API forwarding listening on: /var/run/docker.sock
Docker API clients default to this address. You do not need to set DOCKER_HOST.

Machine "podman-machine-default" started successfully

So, I suppose I could tell pypyr to listen for the string started successfully or I could give podman a flag to return a POSIX result code.

This simple pipeline so far assumes that it must start the host VM and also the application container.

steps:  
	- name: pypyr.steps.cmd  
		description: starts the podman machine but doesn't run it in a shell.  
		in:  
			cmd: podman machine start  
  	- name: pypyr.steps.cmd
    		description: --> giving pypi 10s to start the machine.
    		in:
      			cmd: sleep 10
	- name: pypyr.steps.debug  
		description: check out the cmd output saved to cmdOut!  
		in:  
			debug:  
			keys: cmdOut  
	- name: pypyr.steps.echo  
		run: !py cmdOut.returncode == 0  
		in:  
			echoMe: "Machine podman-machine-default started successfully: {cmdOut.stdout}"
	- name: pypyr.steps.cmd  
		in:  
			cmd: >  
				'podman run  
				--name api-server   
				--detach  
				--tty  
				--volume ~/.ara/server:/opt/ara  
				-p 8000:8000  
				docker.io/recordsansible/ara-api:latest'

Is the launch not yet complete?

If the VM is already starting, the next steps in the pipeline will fail. - I should check the state of the VM first. If I try too quickly, I get:

Error: cannot start VM podman-machine-default: VM already running or starting
Error while running step pypyr.steps.cmd at pipeline yaml line: 2, col: 5
Something went wrong. Will now try to run on_failure.
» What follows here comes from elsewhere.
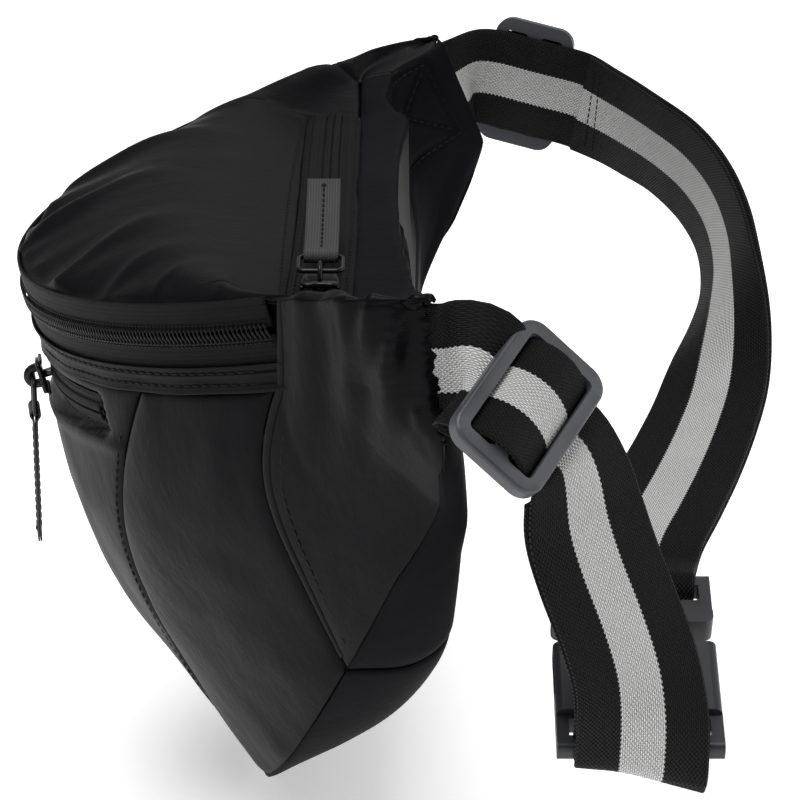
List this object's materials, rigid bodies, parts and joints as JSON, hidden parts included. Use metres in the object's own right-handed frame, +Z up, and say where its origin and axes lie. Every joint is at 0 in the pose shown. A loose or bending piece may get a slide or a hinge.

CalledProcessError: Command '['podman', 'machine', 'start']' returned non-zero exit status 125.

Error: cannot start VM podman-machine-default: VM already running or starting
Error while running step pypyr.steps.cmd at pipeline yaml line: 2, col: 5
Something went wrong. Will now try to run on_failure.

CalledProcessError: Command '['podman', 'machine', 'start']' returned non-zero exit status 125.

Idempotency: Did we already launch the service?

The host service may already be running from a previous invocation, so we should proceed to the application stage.

Error: cannot start VM podman-machine-default: VM already running or starting

Solution: retry until ready

use retry to keep on retrying a command until it's successful. For example:

- name: pypyr.steps.cmd
	description: --> installing just published release from pypi for smoke-test
	retry:
		max: 5
		sleep: 10
	in:
		cmd: pip install --upgrade --no-cache-dir {package_name}=={expected_version}

A complex command with diff types of arguments

From the shell prompt, I start the application calling the podman CLI, followed by the run command, followed by several options. Some of these options have additional parameters:

 podman run --name api-server --detach --tty \
  --volume ~/.ara/server:/opt/ara -p 8000:8000 \
  docker.io/recordsansible/ara-api:latest

Name collisions?

The application container may collide with another if the names are the same. Most often, this is because I have run the command twice.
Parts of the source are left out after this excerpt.